Research in this field is distinguished from applied data science in seeking to use mathematical thinking to resolve an extended family of related problems. Examples of areas falling within the remit of the SIG include (but are of course not limited to!) time series analysis, classical biostatistics, experimental design, causal inference, machine learning, and extreme value theory.
Daniel Gartner, School of Mathematics - Healthcare analytics
The Healthcare Analytics SIG seeks to improve the understanding of the role that data innovation plays in health care systems around the globe.
Through this understanding the SIG will identify data science techniques that contribute to the efficient and effective delivery of quality care.

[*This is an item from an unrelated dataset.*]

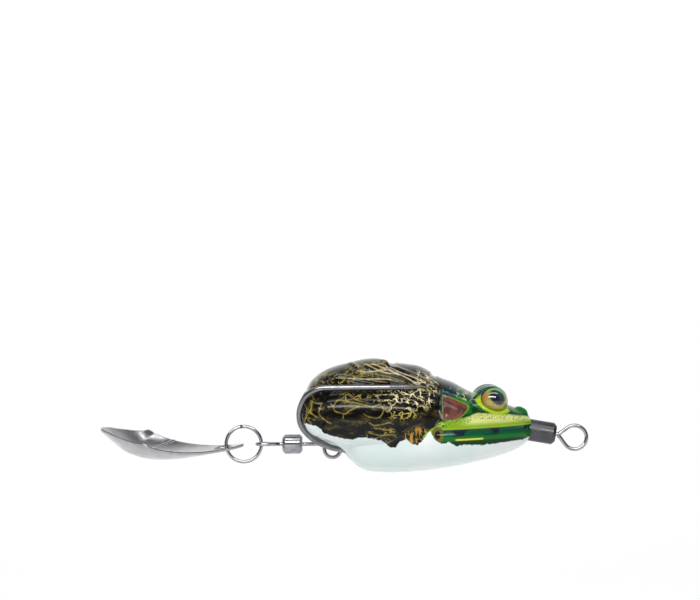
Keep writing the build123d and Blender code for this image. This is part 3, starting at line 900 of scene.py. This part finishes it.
black_nickel = metal("black nickel", rgb(0.24, 0.24, 0.25), rgb(0.19, 0.19, 0.20), 0.11)
bright_nickel = metal("bright nickel", rgb(0.42, 0.42, 0.44), rgb(0.28, 0.28, 0.30), 0.10)
barrel_black = metal("barrel black", rgb(0.085, 0.085, 0.090), rgb(0.110, 0.110, 0.115), 0.36)
barrel_nickel = metal("barrel nickel", rgb(0.40, 0.40, 0.42), rgb(0.26, 0.26, 0.28), 0.18)
lead = metal("lead", rgb(0.20, 0.20, 0.22), rgb(0.12, 0.12, 0.13), 0.45)
chrome = metal("chrome", rgb(0.46, 0.46, 0.475), rgb(0.38, 0.38, 0.395), 0.15)
BRIGHT_WIRES = (
    "weight_eye", "nose_link_eye", "line_tie_eye", "tail_front_eye", "tail_rear_eye", "split_ring",
)
for node_name in BRIGHT_WIRES:
    paint_node(node_name, bright_nickel)
paint_node("double_hook", black_nickel)
paint_node("nose_swivel_barrel", barrel_black)
paint_node("tail_swivel_barrel", barrel_nickel)
paint_node("belly_weight", lead)
for eye_name in EYE_MIDDLE:
    paint_node(eye_name, eye_material(eye_name))


# ---------------------------------------------------------------- spinner blade
# A kite plate in millimetres of the row frame, dished and with its rear flange folded up along a V.

BLADE_LOW, BLADE_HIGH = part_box("spinner_blade")
BLADE_TIP, BLADE_END = BLADE_LOW.x / MM, BLADE_HIGH.x / MM
BLADE_HALF_WIDTH = BLADE_HIGH.y / MM
BLADE_CORNER = BLADE_TIP + 10.2
BLADE_THICK = 0.62
BLADE_EDGE = 0.12
HOLE_X = BLADE_END - 4.5
HOLE_RADIUS = 1.68
HOLE_RIM_RADIUS = 2.1
KEEL = [
    (-52.6, 7.5), (-48.6, 5.7), (-46.0, 4.5), (-43.4, 3.6), (-41.0, 3.25), (-37.0, 3.3), (-32.0, 3.9),
    (-28.0, 4.6), (-25.0, 5.2), (-21.8, 6.0),
]
FOLD_MIDDLE, FOLD_CORNER = 4.0, 10.9
CROSS_RISE = 0.030
FLANGE_SLOPE, FOLD_SOFT = 0.42, 0.35
ARC_MIDDLE, ARC_BEND = 7.9, 0.10
ARC_RISE, ARC_HALF = 0.16, 0.17
RIM_RISE, RIM_HALF = 0.20, 0.22
BLADE_ROLL = math.radians(6.0)
BLADE_VOXEL = 0.13


def blade_outline():
    """The kite's edge as points, with a rounded tip and slightly bowed rear sides."""
    half = [(BLADE_TIP, 0.0), (BLADE_TIP + 0.35, 1.6), (BLADE_TIP + 1.9, 3.9), (BLADE_TIP + 5.2, 7.2)]
    half += [(BLADE_CORNER - 0.4, BLADE_HALF_WIDTH - 0.1), (BLADE_CORNER + 0.4, BLADE_HALF_WIDTH - 0.1)]
    half += [(BLADE_END - 3.0, 2.5), (BLADE_END - 0.3, 0.95), (BLADE_END, 0.4)]
    return half + [(x, -y) for x, y in reversed(half) if y > 0]


def flat_blade():
    """The plate before it is dished: outline and hole filled, given its thickness and a fine even mesh."""
    curve = bpy.data.curves.new("blade_plate", "CURVE")
    curve.dimensions = "2D"
    curve.fill_mode = "BOTH"
    curve.extrude = BLADE_THICK / 2 - BLADE_EDGE
    curve.bevel_depth = BLADE_EDGE
    curve.bevel_resolution = 3
    turn = np.linspace(0, 2 * math.pi, 64, endpoint=False)
    reach = HOLE_RADIUS + BLADE_EDGE
    hole = [(HOLE_X + reach * math.cos(a), reach * math.sin(a)) for a in turn]
    for loop in (blade_outline(), hole):
        spline = curve.splines.new("POLY")
        spline.points.add(len(loop) - 1)
        for point, (x, y) in zip(spline.points, loop):
            point.co = (x, y, 0, 1)
        spline.use_cyclic_u = True
    made = bpy.data.objects.new("blade_plate", curve)
    bpy.context.scene.collection.objects.link(made)
    plate = applied(made, "blade_plate")
    remesh = plate.modifiers.new("even mesh", "REMESH")
    remesh.mode = "VOXEL"
    remesh.voxel_size = BLADE_VOXEL
    relax = plate.modifiers.new("relax", "SMOOTH")
    relax.iterations = 4
    return applied(plate, "kite_blade")


def blade_height(x, y):
    """Height of the dished plate's middle, with the flange behind the fold turned up."""
    fold_x = BLADE_TIP + FOLD_MIDDLE + (FOLD_CORNER - FOLD_MIDDLE) * np.abs(y) / BLADE_HALF_WIDTH
    behind = fold_x - x
    bending = (behind + FOLD_SOFT) ** 2 / (4 * FOLD_SOFT)
    turned = np.where(behind > FOLD_SOFT, behind, np.where(behind < -FOLD_SOFT, 0, bending))
    return curve_through(KEEL, x) + CROSS_RISE * y**2 + FLANGE_SLOPE * turned


def blade_relief(x, y):
    """Raised line across the dish and raised rim round the hole, on the upper face only."""
    off_arc = np.abs(x - (BLADE_TIP + ARC_MIDDLE + ARC_BEND * y**2)) / np.sqrt(1 + (2 * ARC_BEND * y) ** 2)
    off_rim = np.abs(np.hypot(x - HOLE_X, y) - HOLE_RIM_RADIUS)
    return ARC_RISE * bead(off_arc, ARC_HALF) + RIM_RISE * bead(off_rim, RIM_HALF)


def shaped_blade():
    """The plate dished, folded and embossed, then rolled about its hole."""
    made = flat_blade()
    x, y, z = mesh_points(made).T
    upper = ramp(z, 0.0, BLADE_THICK / 2)
    z = z + blade_height(x, y) + upper * blade_relief(x, y)
    pivot = blade_height(np.array([HOLE_X]), np.array([0.0]))[0]
    rolled_y = y * math.cos(BLADE_ROLL) - (z - pivot) * math.sin(BLADE_ROLL)
    rolled_z = pivot + (z - pivot) * math.cos(BLADE_ROLL) + y * math.sin(BLADE_ROLL)
    set_points(made, np.stack([x, rolled_y, rolled_z], axis=1) * MM)
    return made


blade = shaped_blade()
smooth_shade(blade)
blade.data.materials.clear()
blade.data.materials.append(chrome)
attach(blade, "blade")
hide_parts("spinner_blade")


# ---------------------------------------------------------------- stage, light and camera

def pale_material(name, shade):
    made = bpy.data.materials.new(name)
    made.use_nodes = True
    shader = made.node_tree.nodes["Principled BSDF"]
    shader.inputs["Base Color"].default_value = (shade, shade, shade, 1)
    shader.inputs["Roughness"].default_value = 0.6
    return made


# The lure hangs this far above the floor, so that its tail can swing all the way down.
HANG_HEIGHT = 0.048


def stage_sheet():
    """One pale sheet: a floor that curves up into a backdrop."""
    depth, sweep_radius, height, half = 0.35, 0.25, 1.2, 2.0
    profile = [(-2.0, 0.0), (depth, 0.0)]
    profile += [
        (depth + sweep_radius * math.sin(a), sweep_radius * (1 - math.cos(a)))
        for a in np.linspace(0.1, math.pi / 2, 14)
    ]
    profile.append((depth + sweep_radius, height))
    verts = [(x, y, z - HANG_HEIGHT) for y, z in profile for x in (-half, half)]
    faces = [(2 * i, 2 * i + 1, 2 * i + 3, 2 * i + 2) for i in range(len(profile) - 1)]
    sheet = object_from("stage_sheet", verts, faces)
    smooth_shade(sheet)
    sheet.data.materials.append(pale_material("stage white", 0.86))


def area_light(name, place, target, size, power):
    lamp = bpy.data.lights.new(name, "AREA")
    lamp.shape = "RECTANGLE"
    lamp.size, lamp.size_y = size
    lamp.energy = power
    made = bpy.data.objects.new(name, lamp)
    made.location = place
    made.rotation_euler = (Vector(target) - Vector(place)).to_track_quat("-Z", "Y").to_euler()
    bpy.context.scene.collection.objects.link(made)
    return made


WORLD_COLOUR, WORLD_STRENGTH = (0.95, 0.97, 1.0, 1), 0.20


def studio():
    """Key and top lights in front, a dim rim light behind, and one for the backdrop."""
    middle = (0.0, 0.0, 0.012)
    area_light("key", (-0.12, -0.60, 0.36), middle, (0.80, 0.10), 4.2)
    rim = area_light("rim", (0.1, 0.35, 0.45), middle, (0.80, 0.08), 0.7)
    rim.visible_glossy = False
    area_light("top", (0.0, -0.32, 0.64), middle, (0.9, 0.12), 1.9)
    area_light("backdrop", (0.0, 0.15, 0.50), (0.0, 0.6, 0.25), (1.2, 0.2), 2.2)
    world = bpy.data.worlds.new("soft studio")
    bpy.context.scene.world = world
    world.use_nodes = True
    background = world.node_tree.nodes["Background"]
    background.inputs["Color"].default_value = WORLD_COLOUR
    background.inputs["Strength"].default_value = WORLD_STRENGTH


VIEW_WIDTH_MM = 150.9
SENSOR_MM = 36.0
LENS_MM = 200.0
CAMERA_X_MM, CAMERA_HEIGHT_MM = 1.1, 37.2


def camera():
    """Side view: level, with the lure low and slightly left of the middle, as the photograph frames it."""
    lens = bpy.data.cameras.new("camera")
    lens.lens = LENS_MM
    lens.sensor_width = SENSOR_MM
    lens.clip_end = 10
    distance = LENS_MM * VIEW_WIDTH_MM / SENSOR_MM * MM
    made = bpy.data.objects.new("camera", lens)
    made.location = (CAMERA_X_MM * MM, -distance, CAMERA_HEIGHT_MM * MM)
    made.rotation_euler = (math.pi / 2, 0, 0)
    bpy.context.scene.collection.objects.link(made)
    bpy.context.scene.camera = made


bpy.context.scene.view_settings.view_transform = "Standard"
stage_sheet()
studio()
camera()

The SIG will foster collaborations in research and facilitate training and dialog among key health care stakeholders, including researchers, health care providers, decision-makers, policy-makers, and patients.
Dawn Knight, School of English, Communication and Philosophy - Corpus, discourse and text analysis
This SIG focuses on the development, use and applications of corpus-based methodologies, including:
- Development and applications of NLP and corpus methodologies in real-world contexts
- This SIG focuses on the development, use and applications of corpus-based methodologies, and their integration with NLP approaches, including:
- New methods and techniques in corpus development, annotation, visualisation and analysis
- New tools and techniques developed in corpus-based computational linguistics and NLP
- Critical explorations of existing measures and methods in corpus linguistics, and their integration with NLP approaches
- Advances in quantitative techniques for corpus exploration
Of interest, Dawn is currently organising the International Corpus Linguistics conference: an event which requires input from a range of different researchers to ask specific research questions of a particular dataset, and how it can be approached, providing multiple perspectives of the same stimulus, will be announced in due course.
Penny Lewis, School of Psychology - Computational modelling of human brain function
This SIG plans to approach the topic from all angles, from abstract connectionism to biologically plausible deep spiking networks. We are also exploring neural simulator frameworks that aim to strike a balance between these levels of explanation. Through implementing these frameworks, we hope to provide an essential interface for researchers to experiment with novel machine-learning techniques through the lens of what is currently understood about human cognition. Thus, our main goal is to build models of the brain which facilitate our understanding of how it works. Ideally, these models will be informed by both behavioural and neural data - and will in turn be used to inform experimental design for further data collection.
Steve Schockaert, School of Computer Science and Informatics - Semantic representation learning
Representation learning is the task of converting data from the raw form in which it is given into a form that is more suitable for machine learning models.
Given the popularity of deep learning, the most common approach is to learn a mapping from data items onto a fixed-dimensional vector. Such vector representations are commonly used in image processing and natural language processing in particular. A particular challenge, however, is to learn vector representations which are, in some sense, semantically meaningful. On the one hand, this is critical for enabling machine learning models which are interpretable, a property that is quickly becoming critical in many applications. On the other hand, semantically meaningful representations are needed to incorporate existing domain knowledge (e.g. provided by a domain expert or available from some knowledge base), and thus to inject knowledge into machine learning models.